### Task description
Reproduce the first line and every line after it, exactly, through the one containing "finish.coat(down.rise(282, 306) *". Leave out the rest.

|---|

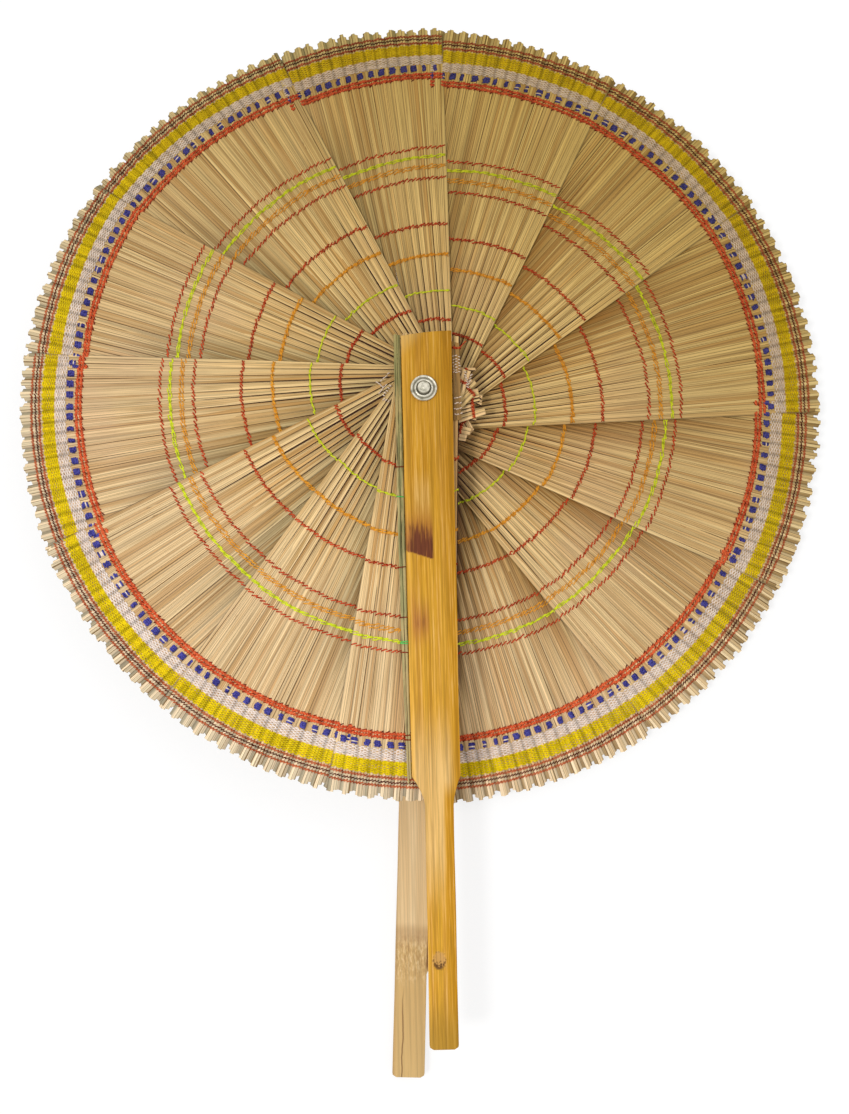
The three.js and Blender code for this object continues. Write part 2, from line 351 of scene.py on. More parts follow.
# The outer skin of the culm, which makes the front slat: glossy, with fibres along it.
def skinFinish():
    finish = Finish("bamboo_skin", skinLook, IOR=1.5, Specular_IOR_Level=0.14)
    across, down = finish.place().part("X") * 1000, finish.place().part("Y") * -1000
    fibres = finish.grain((900, 15, 60), 4, 0.75)
    streaks = finish.grain((520, 11, 20), 4, 0.7)
    broad = finish.grain((120, 9, 20))
    middle = 2.5 - down.rise(190, 310) * 0.8
    right = (across - middle + broad * 5).rise(7, 12)
    gripRight = (across - middle + broad * 3).rise(2.6, 5) * down.rise(188, 200)
    pale = down.within(168, 236, 18) * (1 - right) * (1 - gripRight)
    finish.colour = finish.mix(streaks.rise(0.34, 0.64), "amber", "honey")
    finish.coat((broad - streaks).rise(-0.1, 0.35) * 0.35, "straw")
    finish.coat(pale * (0.3 + broad * 0.9), "beige")
    finish.coat(right * 0.75 + gripRight * 0.7, "amber")
    finish.coat(fibres.rise(0.52, 0.66) * 0.45, "worn")
    finish.coat(across.fall(-9.4, -7.4) * 0.6, "side")
    finish.coat(down.rise(282, 306) * 0.85, "end")

    # Worn pale at the top left corner and above the dark scorch mark.
    corner = (down + across * 1.2 + fibres * 22).fall(-26, -14) * down.fall(-22, -4)
    rubbed = across.within(-6, 2, 2) * down.within(46, 62, 8) * fibres.rise(0.35, 0.6)
    finish.coat(corner * 0.7 + rubbed * 0.6, "worn")
    addScorches(finish, across, down, streaks, fibres)
    addBudScar(finish, down)
    finish.shade(0.77 + fibres.rise(0.36, 0.6) * 0.42)
    return finish.done(finish.paintedFalloff(), 0.4 + broad * 0.2, fibres, 0.06 * mm, 0.6)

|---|

### Finished task
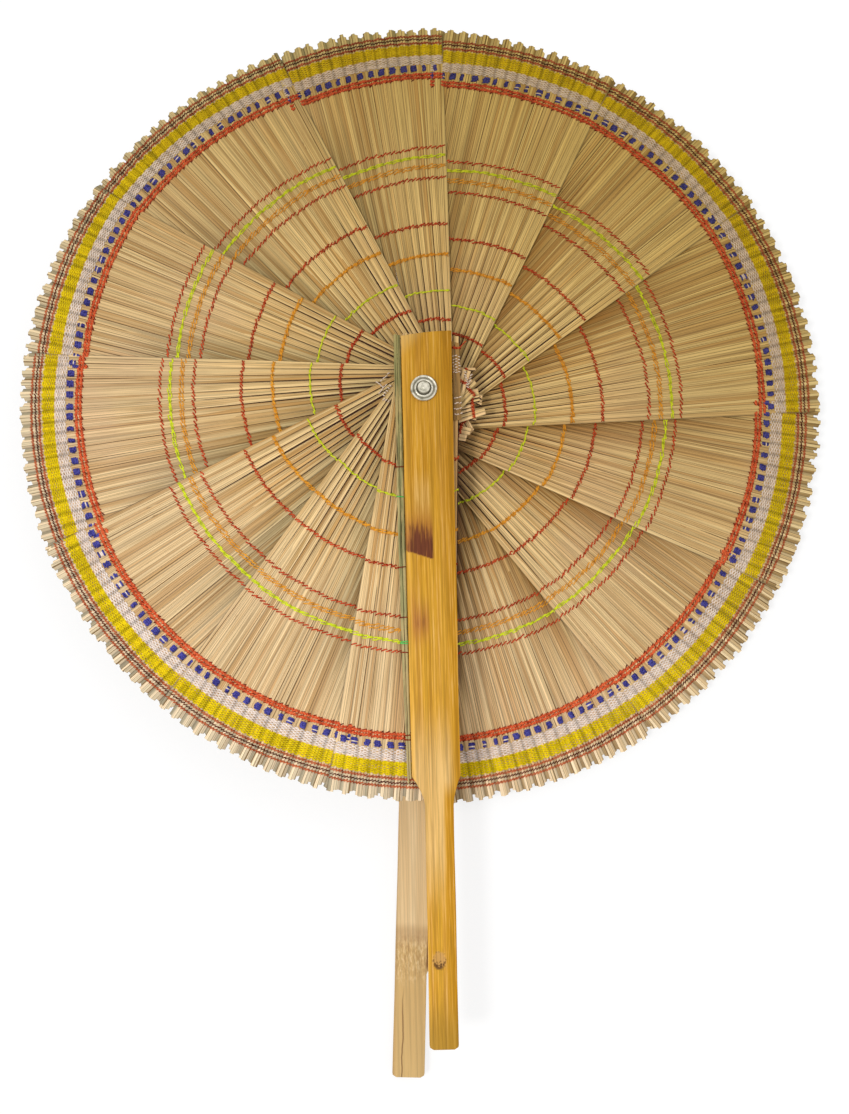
The three.js and Blender code for this object continues. Write part 2, from line 351 of scene.py on. More parts follow.
# The outer skin of the culm, which makes the front slat: glossy, with fibres along it.
def skinFinish():
    finish = Finish("bamboo_skin", skinLook, IOR=1.5, Specular_IOR_Level=0.14)
    across, down = finish.place().part("X") * 1000, finish.place().part("Y") * -1000
    fibres = finish.grain((900, 15, 60), 4, 0.75)
    streaks = finish.grain((520, 11, 20), 4, 0.7)
    broad = finish.grain((120, 9, 20))
    middle = 2.5 - down.rise(190, 310) * 0.8
    right = (across - middle + broad * 5).rise(7, 12)
    gripRight = (across - middle + broad * 3).rise(2.6, 5) * down.rise(188, 200)
    pale = down.within(168, 236, 18) * (1 - right) * (1 - gripRight)
    finish.colour = finish.mix(streaks.rise(0.34, 0.64), "amber", "honey")
    finish.coat((broad - streaks).rise(-0.1, 0.35) * 0.35, "straw")
    finish.coat(pale * (0.3 + broad * 0.9), "beige")
    finish.coat(right * 0.75 + gripRight * 0.7, "amber")
    finish.coat(fibres.rise(0.52, 0.66) * 0.45, "worn")
    finish.coat(across.fall(-9.4, -7.4) * 0.6, "side")
    finish.coat(down.rise(282, 306) * 0.85, "end")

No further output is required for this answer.